Ask about the following:
- What materials are used in the housing and trim?
- How are the bodies machined and finished?
- What optical assembly methods are used for the lens and reflector?
- Can the factory support different switch layouts?
- Are pocket clips standard, optional, or custom?
- Can the same platform be adapted into multiple sizes or styles?
If a supplier answers those clearly, that is usually a good sign. If the answers stay vague, you may be dealing with a trading setup or a factory that can only produce a narrow range of standard items.
Common mistakes buyers make when sourcing LED flashlights
The first mistake is over-focusing on a single headline claim. Buyers sometimes chase brightness marketing and ignore the feel of the product, the switch geometry, or the way the light sits in a pocket. That is short-sighted. A useful flashlight has to survive daily handling, not just look good in a spec table.
The second mistake is ignoring the application. A compact EDC light is not a replacement for a right-angle inspection lamp, and a large searchlight-style product is not always the best fit for a technician climbing equipment or working in tight spaces.
The third mistake is assuming all metal flashlights are built the same. They are not. Thread quality, finish consistency, and internal assembly tolerances can vary enough to change the feel of the product completely. I would be cautious about any supplier that cannot explain how they control those basic elements.
How to judge whether the product line is commercially ready
A product line feels commercially ready when the family design is coherent. The visible units here suggest that kind of approach: different sizes, related styling, consistent black finishes, and shared attention to grip surfaces and control placement. That does not guarantee performance, of course, but it does suggest a manufacturer thinking in systems rather than one-off items.
For buyers, that is useful because private-label and B2B programs often need a range: a budget-friendly penlight, a general work light, and a heavier-duty torch. If the flashlight manufacturer already has those building blocks, customization becomes easier.
Still, do not confuse styling with engineering depth. A family resemblance is not the same thing as validated durability. Ask for samples, inspect the switch action, check the lens fit, and look at the body threads.
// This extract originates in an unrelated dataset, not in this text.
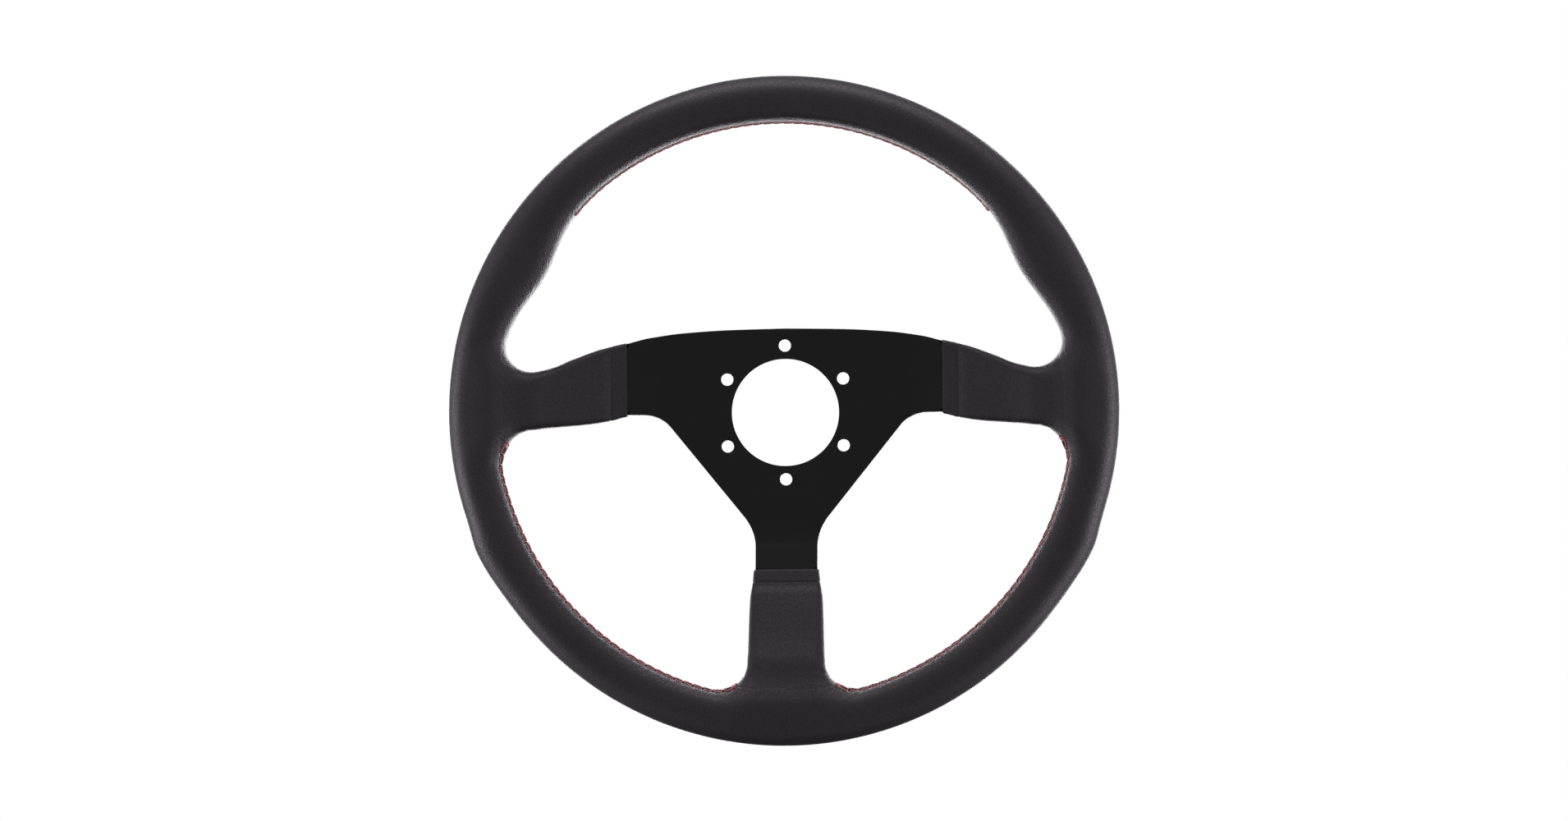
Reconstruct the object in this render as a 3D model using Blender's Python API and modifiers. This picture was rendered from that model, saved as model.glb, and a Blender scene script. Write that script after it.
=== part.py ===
"""Dished three-spoke steering wheel with a leather-covered rim.

Metres, +Z up. The wheel stands upright with its driver's side facing -Y. The origin is the centre of
the hub's rear face, which bolts to a hub boss with six bolts on a 70 mm circle.
"""

import math
from collections import namedtuple

import bmesh
import bpy
from mathutils import Matrix, Vector

MM = 0.001

# Driving dimensions
WHEEL_RADIUS = 175 * MM
GRIP_WIDTH = 24.5 * MM
GRIP_DEPTH = 30 * MM
DISH = 39 * MM
GRIP_SQUARENESS = 2.3
PLATE_THICKNESS = 4 * MM
HUB_BORE_RADIUS = 28 * MM
BOLT_CIRCLE_RADIUS = 35 * MM
BOLT_HOLE_RADIUS = 3.2 * MM
BOLT_COUNT = 6
LEATHER = 1.2 * MM
GAP = 0.3 * MM
TONGUE_PLAY = 0.45 * MM
THREAD_RADIUS = 0.5 * MM
RING_RADIUS = 4 * MM

# Shape of the grip, as angles above the horizontal on either side of the wheel
THUMB_ANGLE = 30
THUMB_SPREAD = 7.2
THUMB_RISE = 7.2 * MM
PALM_ANGLE = -24.5
PALM_SPREAD_ABOVE = 2.6
PALM_SPREAD_BELOW = 5
PALM_RISE = 1.7 * MM
UPPER_SEAM_END = 44
LOWER_SEAM_START = -8.5
LOWER_SEAM_END = -78.5
SPOKE_REACH = (-18, 20)
STEM_REACH = -72

# Distances from the hub's axis along a spoke
BEND_START = 64 * MM
BEND_END = 134 * MM
BEND_EASE = 5 * MM
CUFF_START = 82.4 * MM
PAD_START = 95 * MM
SLEEVE_END = 146.3 * MM
SPOKE_ROOT = 151 * MM
SPOKE_FILLET = 17 * MM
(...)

Small imperfections there often tell the truth faster than any brochure.
Practical buying advice for sourcing managers and product teams
If you are building a catalog or equipping a workforce, start with the user environment.
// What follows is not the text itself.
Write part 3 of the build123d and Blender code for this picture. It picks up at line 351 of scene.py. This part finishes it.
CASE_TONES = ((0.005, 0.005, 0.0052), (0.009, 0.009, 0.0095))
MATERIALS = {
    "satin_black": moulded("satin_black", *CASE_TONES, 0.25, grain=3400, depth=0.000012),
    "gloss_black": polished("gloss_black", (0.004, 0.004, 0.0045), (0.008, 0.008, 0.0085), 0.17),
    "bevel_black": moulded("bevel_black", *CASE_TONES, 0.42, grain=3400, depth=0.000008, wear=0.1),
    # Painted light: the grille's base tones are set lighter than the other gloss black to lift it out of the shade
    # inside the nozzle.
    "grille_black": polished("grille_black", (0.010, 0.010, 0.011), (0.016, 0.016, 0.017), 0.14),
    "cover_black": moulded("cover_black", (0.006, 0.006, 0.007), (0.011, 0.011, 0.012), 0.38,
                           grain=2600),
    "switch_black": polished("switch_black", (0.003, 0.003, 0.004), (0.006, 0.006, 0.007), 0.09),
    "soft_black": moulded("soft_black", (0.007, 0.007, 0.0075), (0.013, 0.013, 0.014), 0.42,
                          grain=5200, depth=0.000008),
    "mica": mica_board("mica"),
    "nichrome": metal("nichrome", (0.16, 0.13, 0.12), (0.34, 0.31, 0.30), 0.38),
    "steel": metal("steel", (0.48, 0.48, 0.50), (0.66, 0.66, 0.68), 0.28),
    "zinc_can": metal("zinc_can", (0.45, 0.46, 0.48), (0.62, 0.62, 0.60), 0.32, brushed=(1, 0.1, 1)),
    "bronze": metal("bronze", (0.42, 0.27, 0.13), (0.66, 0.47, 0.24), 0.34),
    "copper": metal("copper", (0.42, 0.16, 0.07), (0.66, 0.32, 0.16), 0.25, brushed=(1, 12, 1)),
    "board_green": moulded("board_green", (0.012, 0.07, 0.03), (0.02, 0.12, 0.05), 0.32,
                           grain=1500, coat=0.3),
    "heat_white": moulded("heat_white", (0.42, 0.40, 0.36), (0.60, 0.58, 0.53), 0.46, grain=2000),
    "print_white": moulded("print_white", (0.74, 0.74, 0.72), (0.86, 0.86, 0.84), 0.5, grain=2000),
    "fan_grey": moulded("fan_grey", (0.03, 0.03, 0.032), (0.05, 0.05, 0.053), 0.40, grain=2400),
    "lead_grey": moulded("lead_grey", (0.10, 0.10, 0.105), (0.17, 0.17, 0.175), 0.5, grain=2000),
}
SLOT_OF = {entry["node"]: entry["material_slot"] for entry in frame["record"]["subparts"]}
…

For workshop and factory maintenance, prioritize grip, hands-free compatibility, and a body that tolerates repeated use with gloves.
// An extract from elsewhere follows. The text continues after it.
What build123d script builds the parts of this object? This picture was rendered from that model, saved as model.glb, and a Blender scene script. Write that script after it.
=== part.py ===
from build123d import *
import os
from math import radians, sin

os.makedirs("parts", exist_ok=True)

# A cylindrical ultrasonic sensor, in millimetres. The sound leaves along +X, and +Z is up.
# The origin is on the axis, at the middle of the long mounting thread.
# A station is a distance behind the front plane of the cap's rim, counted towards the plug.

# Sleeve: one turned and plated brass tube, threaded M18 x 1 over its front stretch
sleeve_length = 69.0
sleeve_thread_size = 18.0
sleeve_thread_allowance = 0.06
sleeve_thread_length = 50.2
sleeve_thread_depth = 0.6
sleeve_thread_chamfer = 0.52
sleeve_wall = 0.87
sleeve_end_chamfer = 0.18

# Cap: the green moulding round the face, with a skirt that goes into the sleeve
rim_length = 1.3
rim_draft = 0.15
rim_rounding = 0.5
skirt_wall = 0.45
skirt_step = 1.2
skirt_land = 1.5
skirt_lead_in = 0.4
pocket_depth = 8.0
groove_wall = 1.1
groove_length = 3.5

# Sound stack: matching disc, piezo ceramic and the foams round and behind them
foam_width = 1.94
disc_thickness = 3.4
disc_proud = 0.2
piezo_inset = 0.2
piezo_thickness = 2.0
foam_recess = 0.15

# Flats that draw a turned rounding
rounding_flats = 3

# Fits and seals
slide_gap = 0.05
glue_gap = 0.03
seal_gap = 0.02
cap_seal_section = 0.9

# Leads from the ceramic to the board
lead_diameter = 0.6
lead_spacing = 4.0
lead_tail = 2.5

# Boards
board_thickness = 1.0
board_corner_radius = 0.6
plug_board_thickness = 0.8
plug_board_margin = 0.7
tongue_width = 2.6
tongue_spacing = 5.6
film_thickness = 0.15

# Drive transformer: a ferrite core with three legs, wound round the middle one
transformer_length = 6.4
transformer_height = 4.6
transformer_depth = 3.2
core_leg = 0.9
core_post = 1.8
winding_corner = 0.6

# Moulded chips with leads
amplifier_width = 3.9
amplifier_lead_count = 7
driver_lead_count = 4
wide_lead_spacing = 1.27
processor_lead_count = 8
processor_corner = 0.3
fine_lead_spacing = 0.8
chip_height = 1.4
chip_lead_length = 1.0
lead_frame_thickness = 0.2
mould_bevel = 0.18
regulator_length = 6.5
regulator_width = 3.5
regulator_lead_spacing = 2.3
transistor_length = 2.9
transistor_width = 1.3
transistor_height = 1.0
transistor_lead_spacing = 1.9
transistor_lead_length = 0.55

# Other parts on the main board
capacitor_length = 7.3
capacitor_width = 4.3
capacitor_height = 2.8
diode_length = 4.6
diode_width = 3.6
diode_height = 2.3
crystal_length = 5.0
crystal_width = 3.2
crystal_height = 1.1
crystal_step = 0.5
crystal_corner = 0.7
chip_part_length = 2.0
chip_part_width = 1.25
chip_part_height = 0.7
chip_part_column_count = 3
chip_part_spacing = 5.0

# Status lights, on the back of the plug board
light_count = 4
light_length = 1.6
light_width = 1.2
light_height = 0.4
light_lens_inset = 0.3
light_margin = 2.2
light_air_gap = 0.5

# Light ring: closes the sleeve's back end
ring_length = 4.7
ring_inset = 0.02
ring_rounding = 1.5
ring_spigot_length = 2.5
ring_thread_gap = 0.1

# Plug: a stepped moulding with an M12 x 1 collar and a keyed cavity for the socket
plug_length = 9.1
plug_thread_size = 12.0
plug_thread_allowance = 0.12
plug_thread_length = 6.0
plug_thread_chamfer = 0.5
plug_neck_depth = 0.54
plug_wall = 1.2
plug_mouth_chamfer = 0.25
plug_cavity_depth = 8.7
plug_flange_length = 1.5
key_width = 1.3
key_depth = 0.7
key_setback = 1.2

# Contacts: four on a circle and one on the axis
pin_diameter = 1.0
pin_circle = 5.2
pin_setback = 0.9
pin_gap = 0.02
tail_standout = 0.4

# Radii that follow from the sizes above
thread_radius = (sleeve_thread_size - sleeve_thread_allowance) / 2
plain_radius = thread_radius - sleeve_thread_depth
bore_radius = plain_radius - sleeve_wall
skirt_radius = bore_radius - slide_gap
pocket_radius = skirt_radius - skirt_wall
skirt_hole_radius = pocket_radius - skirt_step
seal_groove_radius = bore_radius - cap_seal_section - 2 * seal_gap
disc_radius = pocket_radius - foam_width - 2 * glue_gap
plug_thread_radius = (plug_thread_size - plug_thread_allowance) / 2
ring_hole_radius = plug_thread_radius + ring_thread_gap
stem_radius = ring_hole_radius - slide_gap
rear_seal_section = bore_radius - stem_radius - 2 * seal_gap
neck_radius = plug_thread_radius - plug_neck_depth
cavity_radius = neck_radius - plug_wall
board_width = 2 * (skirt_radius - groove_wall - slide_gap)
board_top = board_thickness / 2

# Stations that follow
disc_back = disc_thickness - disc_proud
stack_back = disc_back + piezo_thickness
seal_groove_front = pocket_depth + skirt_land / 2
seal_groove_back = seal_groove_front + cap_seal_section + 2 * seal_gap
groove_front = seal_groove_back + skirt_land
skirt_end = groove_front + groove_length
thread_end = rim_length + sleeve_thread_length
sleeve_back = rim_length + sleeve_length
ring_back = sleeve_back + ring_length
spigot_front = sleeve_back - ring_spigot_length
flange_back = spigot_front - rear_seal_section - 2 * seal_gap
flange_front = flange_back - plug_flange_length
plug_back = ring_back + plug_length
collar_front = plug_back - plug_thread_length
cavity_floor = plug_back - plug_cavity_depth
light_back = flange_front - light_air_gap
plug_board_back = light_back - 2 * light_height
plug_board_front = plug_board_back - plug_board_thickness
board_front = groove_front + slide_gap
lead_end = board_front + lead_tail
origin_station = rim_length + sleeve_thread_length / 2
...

For outdoor or security use, think about carry comfort, switch access, and beam concentration.
For EDC or pocket carry, focus on clip strength, compact dimensions, and easy activation.
For emergency kits, consistency and storage simplicity often matter more than feature complexity.
A serious buyer should also ask whether the supplier can support branding, packaging, and SKU variation across one platform. That is where a capable LED torch manufacturer can be especially valuable. One base design can sometimes be adapted into several commercial variants without forcing a complete redesign.
FAQ
Is a metal flashlight always better than a plastic one?
Not always, but metal often offers a more robust feel and better resistance to wear in industrial use. The tradeoff can be weight and cost.
Should I choose one flashlight style for all users?
Usually no. Technicians, supervisors, and field staff often need different formats. One size rarely fits every job.
What is the biggest red flag in supplier communication?
Vague answers about structure, materials, and assembly. If the factory cannot explain the product clearly, they may not control the production process as tightly as you need.
Next step for buyers
If your project involves handheld LED flashlights, torches, or a mixed product range, the best next step is to compare sample units side by side and ask the manufacturer how each model is built, finished, and assembled. A capable flashlight factory should be able to discuss the housing, the optics, the switching layout, and the intended use case without drifting into marketing talk.
That conversation will tell you a lot more than a polished product photo ever will.